WORK TO BE COMPLETED: Would you quote the material below from its first line through the line containing "flange_over = 14; // [6:1:20]", exactly and with both ends included?
═══ RAW DATA
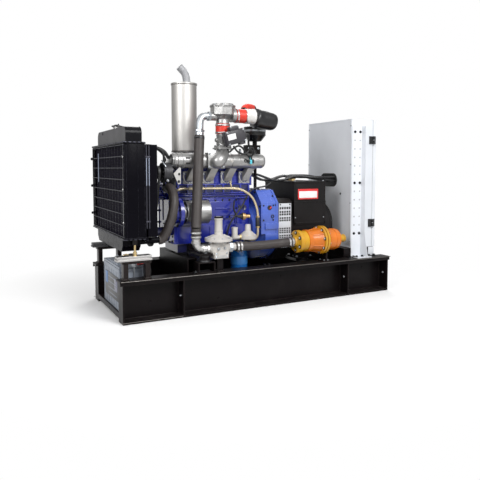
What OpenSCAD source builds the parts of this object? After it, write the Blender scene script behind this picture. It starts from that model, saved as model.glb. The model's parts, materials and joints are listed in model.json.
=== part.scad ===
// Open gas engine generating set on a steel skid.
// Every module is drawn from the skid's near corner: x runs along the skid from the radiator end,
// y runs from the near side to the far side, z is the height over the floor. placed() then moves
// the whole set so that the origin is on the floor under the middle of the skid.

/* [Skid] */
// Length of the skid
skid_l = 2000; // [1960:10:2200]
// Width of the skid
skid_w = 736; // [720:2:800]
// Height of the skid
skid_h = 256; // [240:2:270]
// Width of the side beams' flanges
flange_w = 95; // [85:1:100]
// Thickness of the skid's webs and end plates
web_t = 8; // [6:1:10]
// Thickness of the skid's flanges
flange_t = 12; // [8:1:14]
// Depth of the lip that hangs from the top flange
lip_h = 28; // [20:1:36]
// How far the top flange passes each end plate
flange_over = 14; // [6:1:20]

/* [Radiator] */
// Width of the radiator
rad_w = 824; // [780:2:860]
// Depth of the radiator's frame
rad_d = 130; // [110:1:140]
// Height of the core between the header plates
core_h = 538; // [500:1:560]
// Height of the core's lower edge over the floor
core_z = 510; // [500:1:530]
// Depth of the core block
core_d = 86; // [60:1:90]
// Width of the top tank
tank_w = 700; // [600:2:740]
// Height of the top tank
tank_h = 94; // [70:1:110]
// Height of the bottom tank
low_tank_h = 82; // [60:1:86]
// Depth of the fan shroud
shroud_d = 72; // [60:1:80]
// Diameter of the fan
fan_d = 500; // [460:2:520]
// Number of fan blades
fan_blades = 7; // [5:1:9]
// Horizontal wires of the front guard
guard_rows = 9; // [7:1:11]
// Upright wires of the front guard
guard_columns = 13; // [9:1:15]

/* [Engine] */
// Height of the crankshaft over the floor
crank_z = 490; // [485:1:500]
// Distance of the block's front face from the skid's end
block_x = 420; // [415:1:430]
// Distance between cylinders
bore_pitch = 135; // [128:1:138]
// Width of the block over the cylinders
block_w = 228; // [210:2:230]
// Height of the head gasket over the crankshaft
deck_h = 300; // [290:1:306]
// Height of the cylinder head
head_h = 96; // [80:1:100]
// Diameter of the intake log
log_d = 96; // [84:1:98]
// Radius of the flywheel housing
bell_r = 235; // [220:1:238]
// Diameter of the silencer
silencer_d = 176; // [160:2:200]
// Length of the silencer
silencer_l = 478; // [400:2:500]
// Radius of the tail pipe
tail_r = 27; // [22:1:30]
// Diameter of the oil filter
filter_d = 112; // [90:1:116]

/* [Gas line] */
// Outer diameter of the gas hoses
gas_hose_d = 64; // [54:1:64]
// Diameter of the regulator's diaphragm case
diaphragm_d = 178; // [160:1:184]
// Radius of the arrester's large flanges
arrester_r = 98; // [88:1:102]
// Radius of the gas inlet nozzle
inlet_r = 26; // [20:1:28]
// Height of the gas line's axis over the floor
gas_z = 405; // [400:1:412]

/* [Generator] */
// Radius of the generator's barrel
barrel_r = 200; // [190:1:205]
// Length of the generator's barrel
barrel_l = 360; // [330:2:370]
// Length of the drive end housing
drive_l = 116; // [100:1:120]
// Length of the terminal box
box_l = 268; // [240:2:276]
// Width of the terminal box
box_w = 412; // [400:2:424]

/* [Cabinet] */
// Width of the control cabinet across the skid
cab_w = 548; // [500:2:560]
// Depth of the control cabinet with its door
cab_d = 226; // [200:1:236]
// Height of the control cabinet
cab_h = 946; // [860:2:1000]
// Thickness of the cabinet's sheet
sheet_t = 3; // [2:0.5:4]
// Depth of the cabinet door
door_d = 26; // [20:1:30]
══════
OUTPUT BELOW:
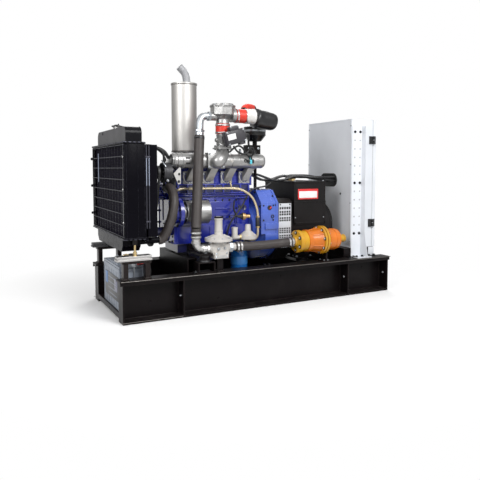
What OpenSCAD source builds the parts of this object? After it, write the Blender scene script behind this picture. It starts from that model, saved as model.glb. The model's parts, materials and joints are listed in model.json.
=== part.scad ===
// Open gas engine generating set on a steel skid.
// Every module is drawn from the skid's near corner: x runs along the skid from the radiator end,
// y runs from the near side to the far side, z is the height over the floor. placed() then moves
// the whole set so that the origin is on the floor under the middle of the skid.

/* [Skid] */
// Length of the skid
skid_l = 2000; // [1960:10:2200]
// Width of the skid
skid_w = 736; // [720:2:800]
// Height of the skid
skid_h = 256; // [240:2:270]
// Width of the side beams' flanges
flange_w = 95; // [85:1:100]
// Thickness of the skid's webs and end plates
web_t = 8; // [6:1:10]
// Thickness of the skid's flanges
flange_t = 12; // [8:1:14]
// Depth of the lip that hangs from the top flange
lip_h = 28; // [20:1:36]
// How far the top flange passes each end plate
flange_over = 14; // [6:1:20]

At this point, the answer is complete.